Light client proposal - Githubissues

See for background: https://github.com/ethereum/eth2.0-specs/issues/403

Protocol changes

An activation or exit triggered in slot n now happens at slot (n - n % EPOCH_LENGTH - 1) + EXIT_ENTRY_DELAY (so always pegged to an epoch boundary)
There is a new entry in the BeaconState, latest_active_index_roots: List[uint64], a list of merkle_tree(get_active_validator_indices(state, block.slot)) of the last 8192 epoch boundaries, maintained similarly to the randao roots (if the indices are not a power of two, we zero-pad the list up to a power of two to make it Merkelizable)
There is a new entry in the BeaconState, latest_active_validator_set_lengths: List[uint64], a list of len(get_active_validator_set_lengths(state, block.slot)) of the last 8192 epochs, maintained similarly to the randao roots
To compute the seed used in get_shuffling, use seed = sha3(get_randao_mix(slot), get_active_index_root(slot)) where get_active_index_root is defined similarly to get_randao_mix
We remove all logic related to the validator_set_delta_hash_chain

Version 1b: instead of merkle_tree, use tree_hash_root.

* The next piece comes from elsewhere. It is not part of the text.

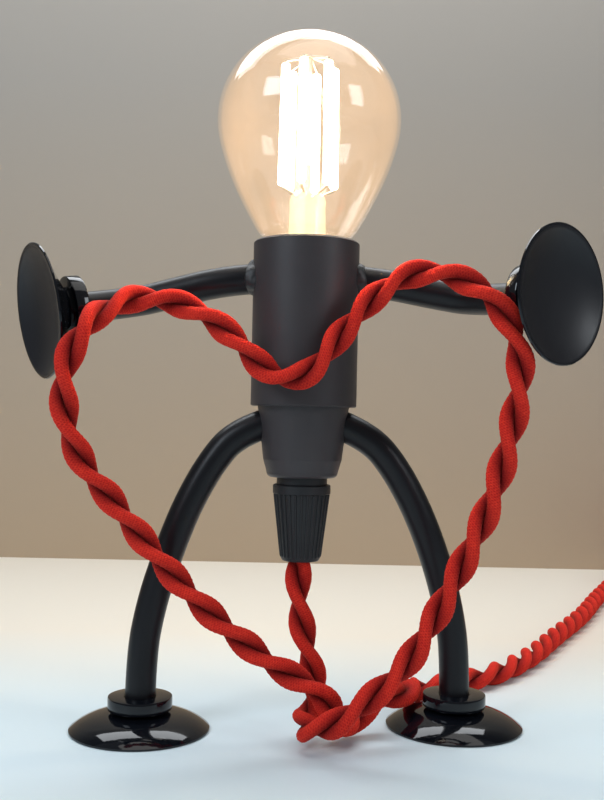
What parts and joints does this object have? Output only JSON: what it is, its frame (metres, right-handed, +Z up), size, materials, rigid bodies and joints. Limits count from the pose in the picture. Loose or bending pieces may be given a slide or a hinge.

The tree hash root has hashed-in metadata about the length of the list, so latest_active_validator_set_lengths becomes superfluous and can be removed.

Light client procedure

Suppose that a light client already authenticated the chain up to some KNOWN_BLOCK, that it considers final. As per the requirements of persistent committees, this means that the light client has the information that it needs to predict persistent committees up to ~9 days in the future (see https://github.com/ethereum/eth2.0-specs/issues/375). The light client will ask for a LightClientSkipProof object for a future block up to ~9 days in the future, which contains the following objects:

The header of the proposed block
128 validator_index_proofs (Merkle branches + leaves)
128 validator_record_proofs (Merkle branches + leaves)
128 validator_balance_proofs (Merkle branches + leaves)
N-128 proofs of possession
A participation_bitfield 16 bytes long
An aggregate_signature

The light client privately chooses a shard in [0...SHARD_COUNT-1]. The light client will use the randao mixes, active index roots and active validator set lengths that it can derive from the state root of KNOWN_BLOCK to derive enough information to compute:

prev_committee_compute_slot = header.slot - header.slot % RESHUFFLE_PERIOD - RESHUFFLE_PERIOD and post_shuffling_compute_slot = prev_committee_compute_slot + RESHUFFLE_PERIOD
prev_committee = split(get_shuffling(seed, validators, prev_committee_compute_slot), SHARD_COUNT)[shard]
post_committee = split(get_shuffling(seed, validators, post_committee_compute_slot), SHARD_COUNT)[shard]
committee = [index for index in prev_committee if hash(get_randao_mix_at_epoch(post_committee_compute_slot) + bytes8(index)) % RESHUFFLE_PERIOD > header.slot % RESHUFFLE_PERIOD] + [index for index in post_committee if hash(get_randao_mix_at_epoch(post_committee_compute_slot) + bytes8(index)) % RESHUFFLE_PERIOD < header.slot % RESHUFFLE_PERIOD] (this is the actual committee for the shard)
focus_committee = committee[:128]

Number-theoretic shuffles would let us compute all of this quickly. We

For each i in range(128), it will check:

That the validator_index_proofs are valid Merkle branches for each index in focus_committee, and prove committee_indices = [active_validator_indices[index] for index in focus_committee]
That the validator_record_proofs are valid Merkle branches for each index in committee_indices and prove the validator records for each validator
That the validator_balance_proofs are valid Merkle branches for each index in committee_indices and prove the validator balances for each validator

It will also check the validity of the proofs of possession. Finally, it will compute a group_pubkey from the subset of the validators specified in the participation_bitfield plus each pubkey in the proofs of possession, and BLSVerify(pubkey=group_pubkey, message=hash_tree_root(header), signature=aggregate_signature, domain=PERSISTENT_COMMITTEE_DOMAIN). It also checks that the 1 bits in the participation_bitfield correspond to at least 2/3 of the total balance in the 128 validators selected.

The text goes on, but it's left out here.